How far has your party gone in managing grievances arising from the primary?

We set up a reconciliation committee headed by Sullivan Chime. We also have other sub-committees at different levels led by the candidates of the party who are pursing reconciliation and pursuing peace and that have yielded a lot of dividends maybe for one or two people, almost everybody who ran for office or contested one thing or the other has queued behind the candidates of the party and we are working together. Let me tell you, contestation and this kind of squabble if I may use the word squabble, is an indication of the health of the party. If people did not see a future, they will not be struggling. Everybody is struggling because there is future in APC; the future of the party has suddenly become very bright in Enugu and they are realising suddenly that APC has become a machine that can deliver election; that can deliver what has eluded them over the years. It is when people are proud of their party that they struggle to be the ones to fly the flag of the party.
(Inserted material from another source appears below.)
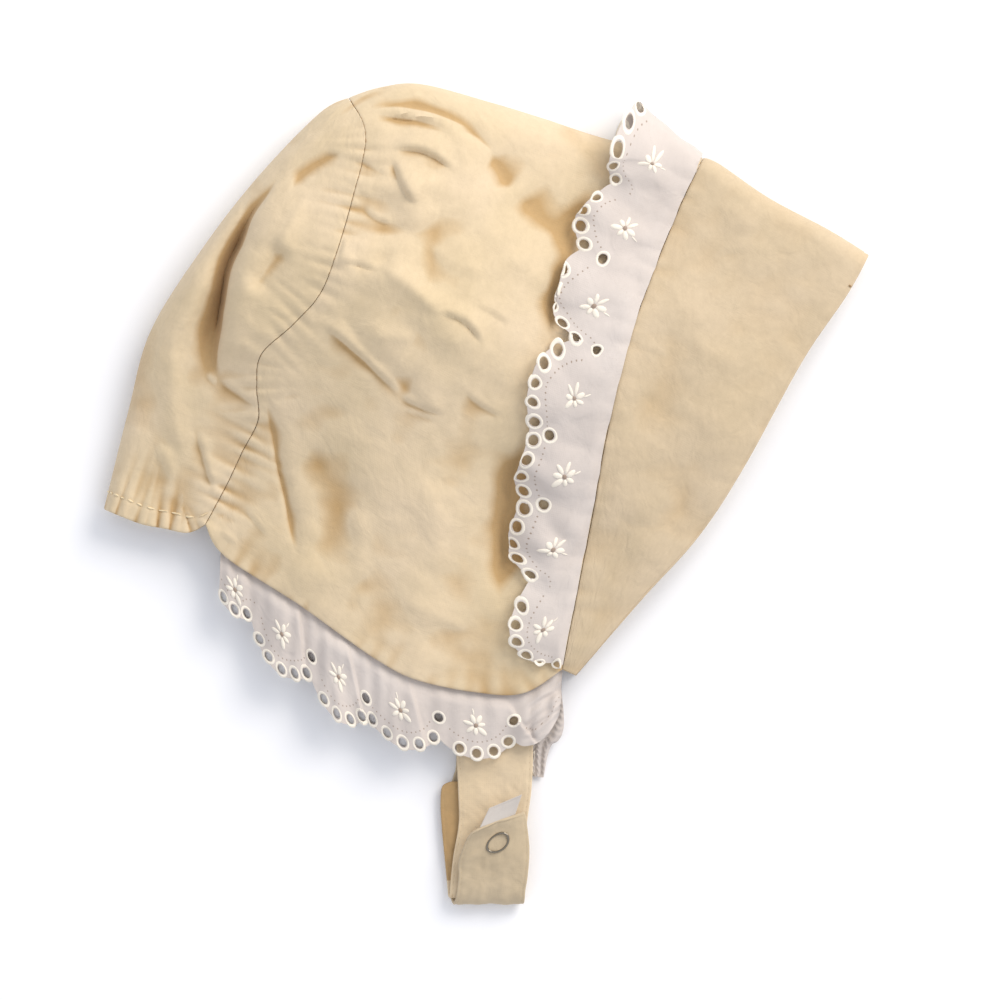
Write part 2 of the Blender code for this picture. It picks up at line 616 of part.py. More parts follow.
def make_snap():
    """A ring on the turned-up strap end and the hidden half under it, both square to the cloth."""
    flap = strap_rows(STRAP_FAR)[-3 * STRAP_ACROSS:]
    spot = strap_place(SNAP_DROP, SNAP_SIDE, 0)
    middle, under = min((pair for row in flap for pair in row),
                        key=lambda pair: (pair[0] - spot).xy.length)
    up = -under
    spot.z = middle.z - up.xy.dot(spot.xy - middle.xy) / up.z
    turn = up.to_track_quat("Z", "Y").to_euler()
    above = WALL / 2 + GAP + SNAP_STAND + SNAP_WIRE / 2
    below = WALL / 2 + GAP + SNAP_STAND + STUD_HEIGHT / 2
    bpy.ops.mesh.primitive_torus_add(location=spot + up * above, rotation=turn, major_segments=20,
                                     minor_segments=8, major_radius=(SNAP_RING - SNAP_WIRE) / 2,
                                     minor_radius=SNAP_WIRE / 2)
    ring = bpy.context.object
    ring.name = "snap_cap"
    ring.data.materials.append(STEEL)
    ring.data.shade_smooth()
    bpy.ops.mesh.primitive_cylinder_add(vertices=16, radius=STUD_WIDTH / 2, depth=STUD_HEIGHT,
                                        location=spot - up * below, rotation=turn)
    stud = bpy.context.object
    stud.name = "snap_stud"
    stud.data.materials.append(STEEL)


def make_label():
    """Woven tab sewn in under the end edge of the turned-up strap, standing out past it."""
    flap = strap_rows(STRAP_FAR)
    start, finish_at = flap[-1][0][0], flap[-1][-1][0]
    up = -flap[-1][0][1]
    along = (finish_at - start).normalized()
    away = up.cross(along)
    stack = WALL / 2 + GAP + LABEL_WALL / 2
    corner = start.lerp(finish_at, LABEL_FROM) - away * LABEL_TUCK - up * stack
    reach = LABEL_HEIGHT + LABEL_TUCK
    rows = [[(corner + along * LABEL_WIDTH * i / 4 + away * reach * j / 2, up) for j in range(3)]
            for i in range(5)]
    wall("care_label", rows, LABEL_WALL, TAPE)


def centre_on_footprint():
    pieces = [piece for piece in bpy.data.objects if piece.type == "MESH"]
    spots = [piece.matrix_world @ v.co for piece in pieces for v in piece.data.vertices]
    middle = Vector(((min(v.x for v in spots) + max(v.x for v in spots)) / 2,
                     (min(v.y for v in spots) + max(v.y for v in spots)) / 2, 0))
    for piece in pieces:
        piece.location -= middle


make_crown()
make_brim()
make_back_panel()
make_brim_lace()
make_neck_lace("neck_lace_near", False)
make_neck_lace("neck_lace_far", True)
wall("strap_near", strap_rows(STRAP_NEAR), WALL, KHAKI)
wall("strap_far", strap_rows(STRAP_FAR), WALL, KHAKI)
make_snap()
make_label()
centre_on_footprint()
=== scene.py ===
# Baby bonnet lying on its side, folded along its centre line, near side up. Metres, +Z up.
# Each cloth is modelled flat, with its holes, stitches and embroidery, and then laid on its form.

import math

import bpy
import numpy as np
from mathutils import Matrix, Vector


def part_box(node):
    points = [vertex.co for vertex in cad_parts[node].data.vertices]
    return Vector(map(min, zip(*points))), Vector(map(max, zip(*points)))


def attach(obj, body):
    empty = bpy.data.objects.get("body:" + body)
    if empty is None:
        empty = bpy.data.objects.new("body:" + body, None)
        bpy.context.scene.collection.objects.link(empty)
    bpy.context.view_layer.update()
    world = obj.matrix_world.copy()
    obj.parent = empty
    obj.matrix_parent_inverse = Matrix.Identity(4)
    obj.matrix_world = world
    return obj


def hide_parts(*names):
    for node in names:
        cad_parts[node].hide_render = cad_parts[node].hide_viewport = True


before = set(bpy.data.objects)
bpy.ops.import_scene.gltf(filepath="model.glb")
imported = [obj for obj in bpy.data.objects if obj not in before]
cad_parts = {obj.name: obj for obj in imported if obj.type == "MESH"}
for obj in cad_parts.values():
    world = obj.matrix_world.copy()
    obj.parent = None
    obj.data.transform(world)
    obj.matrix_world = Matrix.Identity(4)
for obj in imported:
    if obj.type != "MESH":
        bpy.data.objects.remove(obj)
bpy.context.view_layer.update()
print("frame loaded")


# Form of one side, as in the frame: lengths in metres, tilts in degrees, from the top of the face seam
form = {
    "wall": 0.0012,
    "laceWall": 0.0010,
    "gap": 0.00032,
    "laceGap": 0.0005,
    "crownTop": 0.1077,
    "crownTopTilt": 9.6,
    "faceSeam": 0.1590,
    "faceTilt": 105.4,
    "neckEdge": 0.1156,
    "neckTilt": 22.1,
    "napeEdge": 0.0306,
    "napeTilt": 171.6,
    "brimTop": 0.0577,
    "brimTilt": 30.3,
    "brimChin": 0.0045,
    "brimChinTilt": -25.0,
    "loft": 0.0360,
    "loftBase": 0.26,
    "foldAt": 0.45,          # height share at which the two sides turn into each other
    "roll": 0.50,            # width of the turned edge as a share of the local height
    "seamLiftRun": 0.012,    # over this the far side comes down beside the far lace
    "rollShare": 0.055,      # plan share of the face seam that is turned over the fold
    "rollArc": 0.080,        # the same stretch measured along the cloth
    "foldWidth": 0.0070,
    "foldRise": 0.0014,      # broad folds, lower than the frame's: the creases carry the look
    "slopeStep": 0.0005,     # run over which a slope is taken
    "leastHeight": 0.00002,  # the cloth never dips below this
    "samples": 144,
}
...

I believe that it is not really a negative development that so many people are kicking and pushing – I want to get into the party. In 2014, what you are seeing in APC today was totally absent; it used to be in PDP that you hear all these kind of contestation because everybody assumed then that once you get the ticket it’s as good as you have won the election. I believe that is what has reversed today. Those who do not read politics correctly see it in negative way but for me it is a positive development, it is a positive sign that there is something happening there; people rather than leaving the party, stay in the party and get counted that is what I see.

Some Igbo leaders recently endorsed the candidature of Atiku Abubakar. How did you receive that?

As far as I am concerned, endorsement by a socio-cultural organisation of a particular candidate or particular party is a personal decision. What they did, they must have done in their personal capacities not in the capacity of Igbo leaders. They spoke as members of the PDP who were masquerading as Igbo leaders; which is within their rights. They have right to endorse whoever they want to endorse; the Igbo are not a monolithic entity that some group of people will rise up and say that they have endorsed somebody on their behalf. The people who were in that conference I respect them a lot, they are very credible Igbo people, but they were only acting within their own capacities as individuals not as leaders of Igbo.

They said the future of Ndigbo is tied to the Atiku/Obi ticket; do you agree with this?

That is a very myopic statement to come from even anybody. If they put that in their communiqué, I want to say that it is unfortunate; if Atiku and Obi enter an aircraft today, God forbid and something happens, then the future of the Igbo is doomed. Is that what they were saying? The future of Ndigbo is not tied to any particular individual. The future of the Igbo is with God and God has decided where the Igbo will be and this will be determined when the time comes in 2023. The only way we can get that presidency is to fight on the platform of APC not on the platform of any other political party. That is my opinion as a partisan member of APC. I have nothing personal against Atiku, he is a gentleman and distinguished Nigerian; I like him but he is not in my party and I am voting for my party. I will be voting for Buhari who is my President. I believe that Buhari has got the moral strength and energy to fight corruption, to make Nigeria great and to handover to an Igbo man, because we are looking for the first Igbo president after the war and the prospect has never been as bright as it is today.